Likewise, did you know that the colorful and easy to grow Freesias are from S. Africa? They too have been hybridized to get a multitude of colors and bigger flowers. They're retained some of the sweet fragrance but if you ever see cream-colored freesias popping up where you planted another color, it's because those bulbs have reverted to the original species. Smell them. They're usually much more fragrant. Likewise, Ixias and Sparaxis, which I lump together with freesias as all three have a multitude of colors, bloom in late winter and early spring and naturalize effectively.
One more potential SAF late winter bloomer is Moraea. There are many species but the most famous one is M. villosa, otherwise known as Peacock moraea for its striking center eye and colors. And finally, want a bulb that also doubles as a caudiciform? Try the charming Albuca spiralis, which produces tightly curled blade-like foliage, little white flowers tipped in green and later a nice fat 'belly.'

SPRING. Besides the common tulips, daffodils, Dutch iris, crocus and hyacinth, there are other treats in spring. Various Scillas, including Scilla peruviana, offer dainty but colorful woodland flowers. Species tulips like T. chrysantha, clusiana, tarda or saxatilis make up with color and volume what they lack in height and size of flower. Plus they don't need a 'winter' and will naturalize in your garden. Ranunculus is an early spring bloomer, with exceptionally showy flowers. Another SAF bulb not as well known is Ornithogalum, better known as Star of Bethlehem. Tall or short, white, cream or green colors abound and they are vigorous. And while Dutch iris are popular, consider planting smaller species iris such as I. reticulata or I. pseudacorus. There are also many Siberian iris, as well as Japanese iris (I. ensata) for a change of pace. And though there are few CA native bulbs commercially available one that it is, Brodiaea, is well worth growing. Whether it's B. californica or one of the B. laxa hybrids, they bring spring purples into your garden and return each year.
One last mention will be another SAF entry, Babiana. Known as baboon flower because, yes, baboons in Africa do eat the flowers, they offer pleated leaves and then in spring purple, lavender, white, even pink flowers.

SUMMER. Again, while Lilies, Dahlias, Begonias and Gladiolas dominate the summer bulb garden, there are plenty of other choices. Everybody is familiar with Calla lilies but there are a host of colors available in summer and they like the sun! Also consider adding an ornamental onion or two. Two starburst varieties are treats - A. cristophii and A. schubertii. Then there are the 'globe' onions that can have densely packed heads that can span 4-6"!
And when is a lily not a lily? That would be true of the gorgeous Gloriosa lily (Gloriosa rothschildiana). Sometimes called Flame lily they offer yellow-fringed, recurved flowers in summer. Once established, it's prolific. Finally, there are Watsonias. It's another SAF import that has been hybridized and become more widely available in the U.S.

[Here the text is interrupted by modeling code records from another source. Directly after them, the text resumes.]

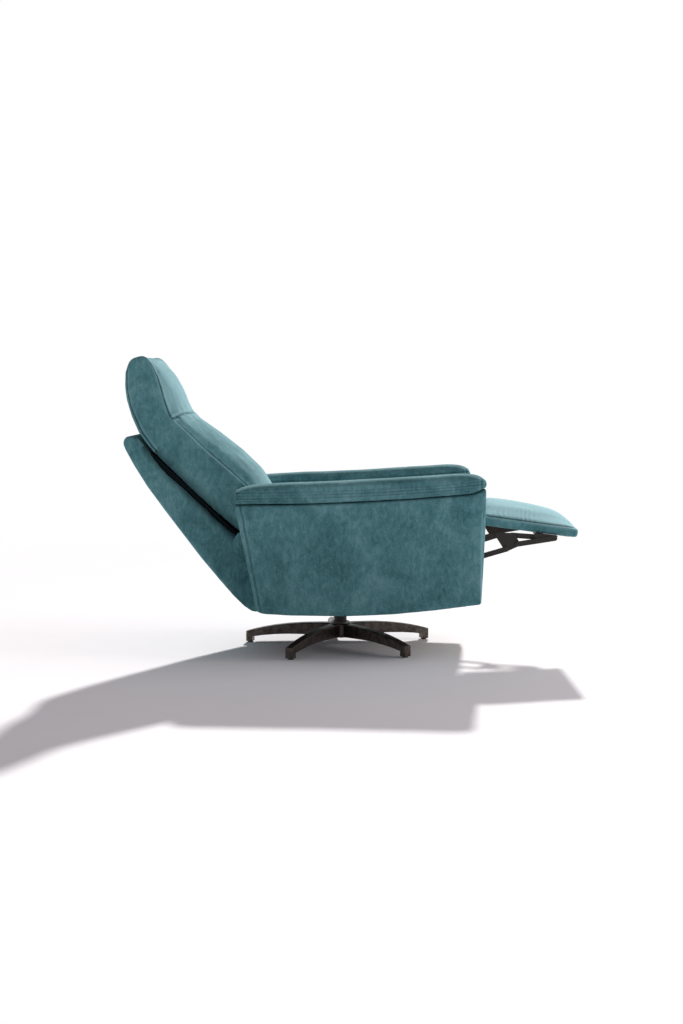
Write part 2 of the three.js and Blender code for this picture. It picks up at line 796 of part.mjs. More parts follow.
function backCushion() {
  const pushed = (amount) => ({
    pushX: amount * cushionCrown * Math.cos(backLean),
    pushZ: amount * cushionCrown * Math.sin(backLean),
  });
  const frontShares = [
    [0.16, 1.01, 1.1, 0], [0.3, 0.98, 1.2, 0], [0.44, 0.945, 1.1, 0], [0.57, 0.93, 0.85, 0],
    [0.635, 0.94, 0.88, 0],
    [0.675, 0.99, 0.95, 0.1], [0.73, 1.13, 0.95, 0.2], [0.82, 1.38, 0.6, 0.5], [0.9, 1.54, 0.1, 0.9],
    [0.935, 1.59, 0, 1], [0.965, 1.54, 0, 1], [0.988, 1.39, 0, 1], [0.997, 1.27, 0, 1],
    [0.994, 1.15, 0, 0.9],
    [0.974, 0.95, 0, 0.8], [0.927, 0.69, 0, 0.6], [0.873, 0.47, 0, 0.3], [0.8, 0.26, 0, 0.1],
    [0.72, 0.1, 0, 0],
    [0.64, 0.03, 0, 0], [0.55, 0.005, 0, 0], [0.36, 0, 0, 0], [0.18, 0.005, 0, 0], [0.09, 0.035, 0, 0],
  ];
  const upper = frontShares.map(([along, forward, lift, draw]) => backPoint(
    along * cushionLength,
    fit + forward * cushionDepth,
    { half: backHalfWidth - draw * headDraw, ...pushed(lift) },
  ));
  const startAngle = Math.PI - Math.acos(-(sweepEdge(cushionHeel).x - pivot.x) / backSweepRadius);
  const arc = [];
  for (let i = 0; i <= arcSteps; i += 1) {
    const angle = startAngle + (cushionArcEnd - startAngle) * (i / arcSteps);
    const swell = (i / arcSteps) ** 3 * cushionCrown;
    arc.push({
      x: pivot.x + backSweepRadius * Math.cos(angle),
      z: pivot.z + backSweepRadius * Math.sin(angle),
      half: backHalfWidth,
      pushX: swell * arcPushShare,
      pushZ: swell * arcLiftShare,
    });
  }
  place('back_cushion', stuffedForm([...arc, ...upper], cushionEdgeRound), 'fabric');
}

function backShell() {
  const outlineShares = [
    [0.969, 0.012], [1, -0.036], [1.022, -0.09], [1.029, -0.163], [1.018, -0.271], [0.976, -0.335],
    [0.86, -0.452],
    [0.7, -0.581], [0.5, -0.69], [0.3, -0.789], [0.1, -0.889], [-0.08, -0.955], [-0.24, -1],
    [-0.34, -1.003],
    [-0.4, -0.967], [-0.425, -0.904], [-0.41, -0.825], [-0.27, -0.783], [-0.135, -0.65], [-0.098, -0.434],
    [-0.073, -0.211], [-0.059, 0.012], [0.031, -0.024], [0.151, -0.1], [0.251, -0.15],
    [0.37, -0.157], [0.51, -0.14],
    [0.67, -0.11], [0.808, -0.048], [0.91, -0.006],
  ];
  const outline = outlineShares.map(([along, forward]) => backPoint(
    along * shellLength,
    forward * shellDepth,
    { half: backHalfWidth },
  ));
  const pocketCorners = [
    [lowerBarAlong - 3 * lowerBarRadius, cutOverrun],
    [lowerBarAlong - 3 * lowerBarRadius, -pocketDepth],
    [backFrameLength + fit, -pocketDepth],
    [backFrameLength + fit, cutOverrun],
  ];
  const pocket = new THREE.Shape(pocketCorners.map(([along, forward]) => {
    const point = backPoint(along, forward);
    return new THREE.Vector2(point.x, point.z);
  }));
  const hollow = slab(pocket, -pocketHalfWidth, pocketHalfWidth);
  const barSlot = barAcross(lowerBar(), lowerBarRadius + boreFit, -seatHalf, seatHalf);
  place('back_shell', cut(stuffedForm(outline, shellEdgeRound), [hollow, barSlot]), 'fabric');
}

// The welded frame in the shell's pocket, with its lower bar out to the hinge arms
function backFrame() {
  const tray = (alongLow, alongHigh, low, high, half) => {
    const corners = [[alongLow, low], [alongHigh, low], [alongHigh, high], [alongLow, high]];
    const outline = new THREE.Shape(corners.map(([along, forward]) => {
      const point = backPoint(along, forward);
      return new THREE.Vector2(point.x, point.z);
    }));
    return slab(outline, -half, half);
  };
  const start = lowerBarAlong;
  const half = pocketHalfWidth - fit;
  const block = tray(start, backFrameLength, -backFrameDepth, -fit, half);
  const inside = tray(
    start + backFrameRim,
    backFrameLength - backFrameRim,
    backFrameSheet - backFrameDepth,
    cutOverrun,
    half - backFrameRim,
  );
  const bar = barAcross(lowerBar(), lowerBarRadius, -hingeArmInner() + fit, hingeArmInner() - fit);
  place('back_frame', joined([cut(block, [inside]), bar]), 'blackSteel');
}

function lowerBar() {
  return backPoint(lowerBarAlong, -lowerBarBehind);
}

function layerOuter(layer) {
  return plateOuter - layer * layerPitch;
}

function hingeArmInner() {
  return layerOuter(1) - linkThickness;
}

// Steel side plates, with the fixed rivets of the links, and the hinge pins of the back
function mechanismPlates() {
  const outer = layerOuter(0);
  const inner = outer - linkThickness;
  const r = mechanismPlateWidth / 2;
  const rearTop = { x: -crossRailSpread, z: railTop - r };
  const shape = hubOutline([
    hub(pivot, r),
    hub(lowerGroundPivot, r / 2),
    hub(upperGroundPivot, r / 2),
    hub(rearTop, r),
  ]);
  addHole(shape, pivot, hingePinRadius);
  addHole(shape, lowerGroundPivot, rivetRadius);
  addHole(shape, upperGroundPivot, rivetRadius);
  placePair('mechanism_plate', slab(shape, inner, outer), 'blackSteel');
  placePair('swing_pin_lower', joined([
    ...rivet(lowerGroundPivot, 0),
    barAcross(lowerGroundPivot, rivetHeadRadius, layerOuter(1) + headGap, inner - headGap),
  ]), 'springSteel');
  placePair('swing_pin_upper', joined([
    ...rivet(upperGroundPivot, 0, upperSwingLayer),
    barAcross(upperGroundPivot, rivetHeadRadius, layerOuter(1) + headGap, inner - headGap),
  ]), 'springSteel');

  const pinHead = headGap + rivetHeadThickness;
  const armFace = hingeArmInner();
  placePair('back_hinge_pin', joined([
    barAcross(pivot, hingePinRadius, armFace - headGap - rivetHeadThickness / 2, outer - fit),
    barAcross(pivot, hingeHeadRadius, armFace - pinHead, armFace - headGap),
    barAcross(pivot, hingeHeadRadius, layerOuter(1) + headGap, inner - headGap),
  ]), 'springSteel');
}

// A rivet that stands on the plate of one layer, goes through another and ends in a head
function rivet(point, layer, last = layer + 1) {
  const root = layerOuter(layer) - linkThickness / 2;
  const face = layerOuter(last) - linkThickness;
  const tip = face - headGap - rivetHeadThickness;
  return [
    barAcross(point, rivetRadius, tip + rivetHeadThickness / 2, root, rivetSteps),
    barAcross(point, rivetHeadRadius, tip, face - headGap, rivetSteps),
  ];
}

// A flat link in one layer, bored where it turns on a rivet and carrying rivets where it holds one
function link(name, layer, hubs, bored, riveted = []) {
  const outer = layerOuter(layer);
  const shape = hubOutline(hubs);
  bored.forEach((point) => addHole(shape, point, rivetRadius));
  const body = slab(shape, outer - linkThickness, outer);
  const pins = riveted.flatMap((point) => rivet(point, layer));
  placePair(name, pins.length ? joined([body, ...pins]) : body, 'blackSteel');
}

function backHinge() {
  const bar = lowerBar();
  const r = hingeArmWidth / 2;
  const outer = layerOuter(1);
  const shape = hubOutline([hub(pivot, r), hub(bar, r)]);
  addHole(shape, pivot, hingePinRadius);
  placePair('back_hinge_arm', slab(shape, outer - linkThickness, outer), 'blackSteel');
}

// Footrest linkage: two swing links carry the mid plate, and two front links carry the bracket
function footrestLinks() {
  const r = linkWidth / 2;
  const lowerSwing = [hub(lowerGroundPivot, r), hub(lowerMidPivot, r)];
  link('lower_swing_link', 1, lowerSwing, [lowerGroundPivot], [lowerMidPivot]);
  const upperSwing = [hub(upperGroundPivot, r), hub(upperMidPivot, r)];
  link('upper_swing_link', upperSwingLayer, upperSwing, [upperGroundPivot]);
  const corners = [lowerMidPivot, frontLowerPivot, frontUpperPivot, upperMidPivot];
  const plateHubs = corners.map((point) => hub(point, r));
  link('mid_plate', 2, plateHubs, [lowerMidPivot, frontLowerPivot]);
  const frontLower = [hub(frontLowerPivot, r), hub(bracketFrontPivot, r)];
  link('front_lower_link', 1, frontLower, [], [frontLowerPivot, bracketFrontPivot]);
  const frontUpper = [hub(frontUpperPivot, r), hub(bracketRearPivot, r)];
  link('front_upper_link', frontUpperLayer, frontUpper, [bracketRearPivot]);
  const linkInner = layerOuter(upperSwingLayer) - linkThickness;
  const tubeEnd = linkInner - headGap - rivetHeadThickness - fit;
  place('torque_tube', barAcross(upperGroundPivot, torqueTubeRadius, -tubeEnd, tubeEnd), 'blackSteel');
}

// Footrest points: along the pad from its rear end, and up from its underside
function footPoint(along, up, extra = {}) {
  const sin = Math.sin(footrestDrop);
  const cos = Math.cos(footrestDrop);
  return {
    x: footrestX + along * cos + up * sin,
    z: footrestZ - along * sin + up * cos,
    ...extra,
  };
}

function footShape(corners) {
  return new THREE.Shape(corners.map(([along, up]) => {
    const point = footPoint(along, up);
    return new THREE.Vector2(point.x, point.z);
  }));
}

function footrest() {
  const outer = layerOuter(2);
  const inner = outer - linkThickness;
  const r = linkWidth / 2;
  const start = footPoint(flangeStart + r, -fit - r);
  const end = footPoint(flangeStart + flangeLength - r, -fit - r);
  const cheek = hubOutline([
    hub(start, r),
    hub(bracketRearPivot, r),
    hub(bracketFrontPivot, r),
    hub(end, r),
  ]);
  addHole(cheek, bracketFrontPivot, rivetRadius);
  const flange = footShape([
    [flangeStart, -fit - flangeThickness],
    [flangeStart + flangeLength, -fit - flangeThickness],
    [flangeStart + flangeLength, -fit],
    [flangeStart, -fit],
  ]);
  placePair('footrest_bracket', joined([
    slab(cheek, inner, outer),
    slab(flange, inner - flangeWidth, outer),
    ...rivet(bracketRearPivot, 2, frontUpperLayer),
  ]), 'blackSteel');
  const between = {
    x: (bracketFrontPivot.x + bracketRearPivot.x) / 2,
    z: (bracketFrontPivot.z + bracketRearPivot.z) / 2,
  };
  const tubeCentre = { x: between.x + footCrossTubeRadius / 2, z: between.z + footCrossTubeRadius / 2 };
  const tubeEnd = inner - fit;
  place('footrest_cross_tube', barAcross(tubeCentre, footCrossTubeRadius, -tubeEnd, tubeEnd), 'blackSteel');

  const boardHalf = footrestHalfWidth - boardMargin;
  const boardEnd = footrestLength - boardMargin;
  const boardShape = footShape([
    [boardMargin, 0],
    [boardEnd, 0],
    [boardEnd, boardThickness],
    [boardMargin, boardThickness],
  ]);
  place('footrest_board', slab(boardShape, -boardHalf, boardHalf), 'beech');
  const recess = footShape([
    [boardMargin - fit, -cutOverrun],
    [boardEnd + fit, -cutOverrun],
    [boardEnd + fit, boardThickness + fit],
    [boardMargin - fit, boardThickness + fit],
  ]);
  const padShares = [
    [0.02, 0, 0], [0.3, 0, 0], [0.6, 0, 0], [0.85, 0, 0], [0.97, 0, 0],
    [0.99, 0.05, 0],
    [1, 0.35, 0], [1, 0.65, 0], [0.985, 0.86, 0.1], [0.95, 0.93, 0.36], [0.89, 0.93, 0.64],
    [0.8, 0.93, 0.84],
    [0.64, 0.94, 0.98], [0.5, 0.97, 1.03], [0.36, 1.03, 1.03], [0.2, 1.06, 1], [0.07, 1.03, 0.95],
    [0.015, 0.85, 0.5],
    [0, 0.5, 0.2], [0.004, 0.15, 0],
  ];
  const outline = padShares.map(([along, up, lift]) => footPoint(
    along * footrestLength,
    up * footrestEdge,
    {
      half: footrestHalfWidth,
      pushX: lift * footrestCrown * Math.sin(footrestDrop),
      pushZ: lift * footrestCrown * Math.cos(footrestDrop),
    },
  ));
  const pocket = slab(recess, -boardHalf - fit, boardHalf + fit);
  place('footrest_pad', cut(stuffedForm(outline, footrestRound), [pocket]), 'fabric');
}

starBase();
footGlides();
swivelPost();
seatStructure();
underside();
seatCushion();
arms();
mechanismPlates();
backHinge();
backFrame();
backShell();
backCushion();
footrestLinks();
footrest();

export default chair;
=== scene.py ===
# A swivel recliner in brushed teal velour, leaning back with its footrest out, on a pale studio floor.
# Lengths are metres where no name says millimetres. +Z is up and +X runs towards the sitter's feet,
# in the same frame as the solids.
import json
import math

import bpy
import numpy as np
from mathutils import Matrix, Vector, noise
from mathutils.bvhtree import BVHTree


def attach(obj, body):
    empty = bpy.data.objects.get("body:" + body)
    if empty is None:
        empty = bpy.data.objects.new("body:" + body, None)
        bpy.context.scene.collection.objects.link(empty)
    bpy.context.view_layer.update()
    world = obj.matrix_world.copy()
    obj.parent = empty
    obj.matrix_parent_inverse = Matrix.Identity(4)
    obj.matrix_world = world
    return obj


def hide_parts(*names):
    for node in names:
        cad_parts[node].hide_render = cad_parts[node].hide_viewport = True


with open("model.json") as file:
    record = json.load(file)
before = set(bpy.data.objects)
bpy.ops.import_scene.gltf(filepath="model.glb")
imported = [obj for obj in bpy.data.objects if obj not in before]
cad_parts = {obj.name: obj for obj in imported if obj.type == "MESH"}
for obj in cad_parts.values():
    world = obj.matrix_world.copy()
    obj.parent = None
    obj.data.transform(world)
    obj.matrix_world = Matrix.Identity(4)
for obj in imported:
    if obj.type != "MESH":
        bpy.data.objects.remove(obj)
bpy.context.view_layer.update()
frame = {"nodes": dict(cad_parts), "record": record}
nodes = frame["nodes"]
scene = bpy.context.scene

AXIS_X = -0.0381  # where the swivel's axis stands


# Camera, at the photograph's viewing angle

CAMERA_DIP = 4.70  # degrees below level

lens = bpy.data.cameras.new("camera")
lens.sensor_fit = "VERTICAL"
lens.sensor_height = 36
lens.lens = 53.0
camera = bpy.data.objects.new("camera", lens)
camera.location = (AXIS_X + 0.0043, -5.4077, 0.9279)
camera.rotation_euler = (math.radians(90 - CAMERA_DIP), 0, 0)
scene.collection.objects.link(camera)
scene.camera = camera


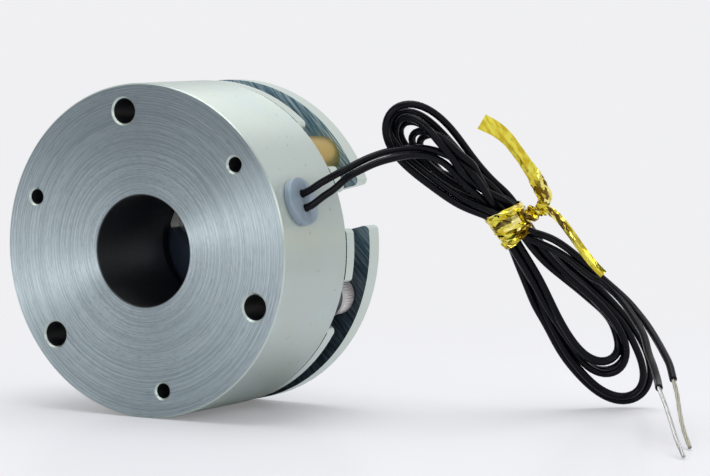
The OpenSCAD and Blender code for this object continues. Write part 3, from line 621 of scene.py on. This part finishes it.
def settle(lines, held, gap, radius):
    """Lets the leads settle: they keep a diameter apart, bend gently and lie above the floor."""
    count = [len(line) for line in lines]
    p = np.concatenate(lines)
    goal = p.copy()
    lead = np.repeat(np.arange(len(lines)), count)
    free = ~np.concatenate(held)
    index = np.arange(len(p))
    near = (lead[:, None] == lead[None]) & (abs(index[:, None] - index[None]) <= 3)
    inner = ((lead == np.roll(lead, 1)) & (lead == np.roll(lead, -1)) & free)[:, None]
    sharpest = STEP ** 2 / (2 * radius)
    for _ in range(ROUNDS):
        for _ in range(BEND_ROUNDS):
            bend = beside(p) - p
            sharp = np.linalg.norm(bend, axis=1, keepdims=True)
            over = inner * bend * np.maximum(0, 1 - sharpest / np.maximum(sharp, 1e-9))
            p += inner * EASE * (over - beside(over))
        bend = beside(p) - p
        p += inner * (-SMOOTH * (beside(bend) - bend) + SLACKEN * bend + HOME * (goal - p))
        away = p[:, None] - p[None]
        far = np.linalg.norm(away, axis=2)
        push = np.where((far < gap) & ~near, (gap - far) / np.maximum(far, 1e-7), 0) * PUSH
        move = (push[:, :, None] * away).sum(axis=1)
        long = np.linalg.norm(move, axis=1, keepdims=True)
        p += free[:, None] * move * np.minimum(1, FASTEST / np.maximum(long, 1e-9))
        p[:, 2] = np.where(free, np.maximum(p[:, 2], FLOOR + gap / 2), p[:, 2])
    return np.split(p, np.cumsum(count)[:-1])


def lead_lines(diameter):
    """Both leads' centrelines, settled. What lies outside the hank stays as it was drawn."""
    lines, held = [], []
    for which, way_in, way_out, side in (("a", UPPER_WAY_IN, LEFT_WAY_OUT, 1),
                                         ("b", LOWER_WAY_IN, RIGHT_WAY_OUT, -1)):
        tail = metres(way_out)
        line = smooth_line(lead_route(which, way_in, side) + [Vector(p) for p in tail], STEP)
        start = np.linalg.norm(line - np.array(metres(way_in)[-2]), axis=1).argmin()
        end = np.linalg.norm(line - np.array(tail[2]), axis=1).argmin()
        index = np.arange(len(line))
        lines.append(line)
        held.append((index <= start) | (index >= end))
    settled = settle(lines, held, LEAD_GAP * diameter, LEAD_BEND * diameter)
    return [smooth_line(line, 0.001) for line in settled]


def cable(name, line, diameter, material):
    """A round cable on a centreline, as a curve of one open spline."""
    curve = bpy.data.curves.new(name, "CURVE")
    curve.dimensions = "3D"
    spline = curve.splines.new("POLY")
    spline.points.add(len(line) - 1)
    spline.points.foreach_set("co", np.hstack([line, np.ones((len(line), 1))]).ravel())
    spline.use_smooth = True
    curve.bevel_depth = diameter / 2
    curve.bevel_resolution = 4
    curve.use_fill_caps = True
    curve.materials.append(material)
    return put(name, curve)


def helix(tree, steps, turns, radius, height):
    """A helix along Z, with that many steps to a turn."""
    return add(tree, "GeometryNodeCurveSpiral", {
        "Resolution": steps, "Rotations": turns, "Start Radius": radius, "End Radius": radius,
        "Height": height})


def swept(tree, curve, section, radius=None):
    """Runs a section along a curve: a shape, or a circle of so many sides and that radius."""
    if radius is not None:
        section = add(tree, "GeometryNodeCurvePrimitiveCircle",
                      {"Resolution": section, "Radius": radius})
    return add(tree, "GeometryNodeCurveToMesh",
               {"Curve": curve, "Profile Curve": section, "Fill Caps": True})


def ringed(tree, count, radius, shape, turn=(0, 0, 0)):
    """Copies a shape round a circle in the plane of X and Y, each copy turned."""
    circle = add(tree, "GeometryNodeMeshCircle", {"Vertices": count, "Radius": radius})
    return add(tree, "GeometryNodeInstanceOnPoints",
               {"Points": circle, "Instance": shape, "Rotation": turn})


def turn_at(tree, value, whole):
    """The angle of a value, where a whole is one full turn."""
    share = add(tree, "ShaderNodeMath", {0: value, 1: whole}, operation="DIVIDE")
    return add(tree, "ShaderNodeMath", {0: share, 1: 2 * math.pi}, operation="MULTIPLY")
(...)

So there you have it. Enough choices to make your head explode on a cool end of November day.
Now a few photos from my garden.

The evolution of my sidewalk strip. Even in almost December, it has Gazanias, Agastache, Helenium, Monardella odoratissima, a red Mimulus and my ever blooming black Lotus in bloom. Tons of bulbs in this bed. Already up are Ipheions, Freesias, a few early Dutch iris and a few Ixia. 

Not my XMas tree but my Senecio kleinii. Unfortunately, Annie's Annuals has discontinued this species so I'm glad I got mine when I did. A fast grower for a succulent.

Eucalyptus Blue Lagoon. I know, it seems strange growing a Eucalyptus in a pot but this is a smaller shrub type. Love the color and delicate leaves. 

I thought maybe my Erica speciosa would be a spring bloomer but it's adding flowers now. Winter flowers are always appreciated. 

Beautiful red color on my Cornus florida. A word of advice about dogwoods. It can take them a few years to flower so hang in there!

Though not yet in bloom, my Aloe striata (Coral aloe) makes a striking winter foliage specimen.

Although this photo is somewhat in shade, my Echeveria gibbiflora is acquiring the red tones that it is noted for. I bought mine with red leaves, then it being in too much shade it reverted to bluish-green. But now back in sun and with temps cooling it's 'getting its red on.'

Also not in sun to really show off more of its golds, my Cistus 'McGuire's Gold' is so much happier now that I've moved it out of hot sun and into cooler filtered sun. Funny, rockroses usually like lots of sun.